Three arts interventions will be offered to patients in partnership with English National Ballet, Breathe Arts Health Research and Rosetta Life. Breathe Arts Health Research will lead the singing for postnatal depression exploration, following previous studies by Dr Fancourt and Dr Rosie Perkins, reader in performance sciences at the Royal College of Music.

“Postnatal depression is a condition for which there is currently a recognised gap in effective treatments and provision for mothers” Dr Fancourt explained. “Evidence from two years of clinical trials and mechanistic studies of singing has demonstrated the promise of community-led singing programmes as an effective and engaging intervention both for mothers’ mental health and to support the early development of their infants. This programme will allow us to further test the intervention to reach more mothers who could benefit.”

Melodies for Mums, picture by Leigha Fearon

Stroke Odysseys (main picture, Pari Naderi) is delivered by the Rosetta Life charity, initially developed and funded by King’s College London and Guy’s and St Thomas’ Charity. Stroke patients will be invited to hour-long sessions featuring movement, music, song and spoken word in the acute stroke ward at St Thomas’ Hospital in London and at community arts or rehabilitation centres, following preliminary research that has shown the sessions deliver improvements to patients’ cognition, mobility and speech, enhancing recovery and wellbeing following stroke. 

English National Ballet’s Dance for Parkinson’s is to be upscaled at King’s College Hospital, with weekly ballet classes using live music with specialist dancers and musicians. Fleur Derbyshire-Fox, English National Ballet’s Engagement Director, says: “Since creating our programme in 2010 we have seen first-hand the incredible effects dance can have on a person living with Parkinson’s” said ENB’s engagement director Fleur Derbyshire-Fox. “We’re thrilled to be a part of this study, with the opportunity to embed the programme within secondary care social prescribing, increase reach and diversity, and in turn have a greater impact on the physical and emotional wellbeing of people living with Parkinson’s.” 

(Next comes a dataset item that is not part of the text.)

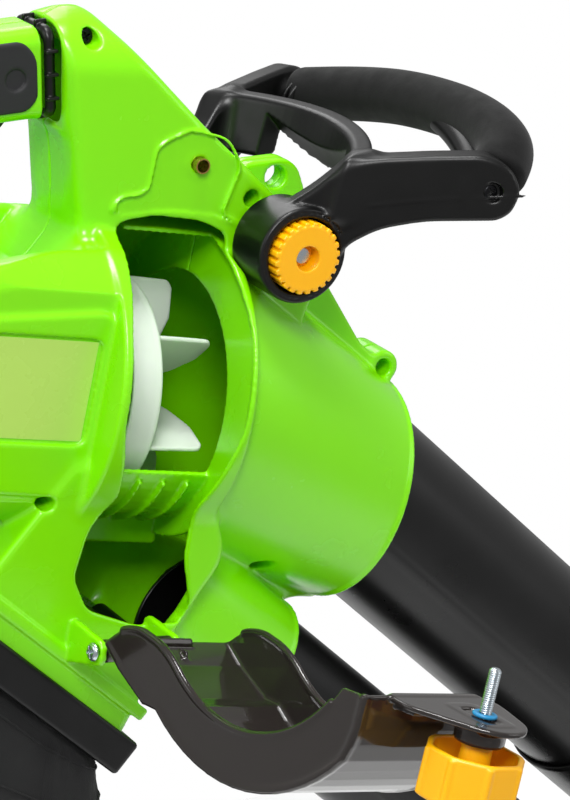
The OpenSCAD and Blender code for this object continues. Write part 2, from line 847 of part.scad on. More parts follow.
module access_cover() {
    color("#4a4440", 0.8) place() hang_open() difference() {
        union() {
            cover_skin();
            cover_wall(cover_s0);
            cover_wall(cover_s1 - cover_t);
            // end wall and tab with its pointed end
            side_plate([[-26, bolt_n - 32], [-26, bolt_n - 16], [bolt_s - 17, bolt_n + 12], [bolt_s, bolt_n + 22],
                [bolt_s + 17, bolt_n + 12], [31, bolt_n - 16], [31, bolt_n - 32]], tab_y - cover_t, tab_y);
            bar_y(11, tab_y - 5, tab_y - 1, bolt_s, bolt_n);
            // barrel of the hinge and its web
            hinge_local() bar_x(6, -hinge_len / 2, hinge_len / 2);
            cross_plate([[-86, -90], [-88.4, -93], [-99, -106], [-95, -112], [-90, -107], [-84, -92]],
                hinge_s - hinge_len / 2 + 2, hinge_s + hinge_len / 2 - 2);
        }
        hinge_local() bar_x(hinge_d / 2 + run, -60, 60);
        bar_y(cover_bolt_d / 2 + run, tab_y - 10, tab_y + 10, bolt_s, bolt_n);
        // long slot beside the bolt
        translate([bolt_s - 3, tab_y - 10, bolt_n - 14]) cube([6, 20, 9]);
        // room for the hub of the front handle
        translate([0, -150, 0]) bar_y(hub_r + 3, -100, 140, pivot_s, pivot_n);
    }
}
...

Dance for Parkinson's, picture by Laurent Liotardo

“Throughout my career I’ve seen first-hand the many ways in which arts and culture enhance health and wellbeing” said the former prima ballerina Deborah Bull, who as Baroness Bull is now vice-principal at King’s. “As part of our integrated arts, health and wellbeing strategy, we have been proud to initiate and support innovative collaborations that test this proposition and help build a robust evidence base.

“The Creative Health report from the All-Party Parliamentary Group for Arts, Health & Wellbeing, for which King’s was research partner, was a reminder of the vast range of arts in health interventions already taking place and the huge opportunities they could present, if proven at scale.”

And Philomena Gibbons, deputy director for culture and society at Wellcome, said that arts and creativity can make a significant contribution to addressing a number of pressing health issues. “But if we are to build up a good evidence base, and develop effective implementation and evaluation models, we need to enable researchers, cultural organisations and clinical care providers to explore this area on a bigger scale.

“We are delighted to be awarding this £2m funding to King’s College London and UCL for this important study and look forward to seeing it evolve in a practical and collaborative way with researchers, cultural organisations and participants all benefitting from the outcomes” she said.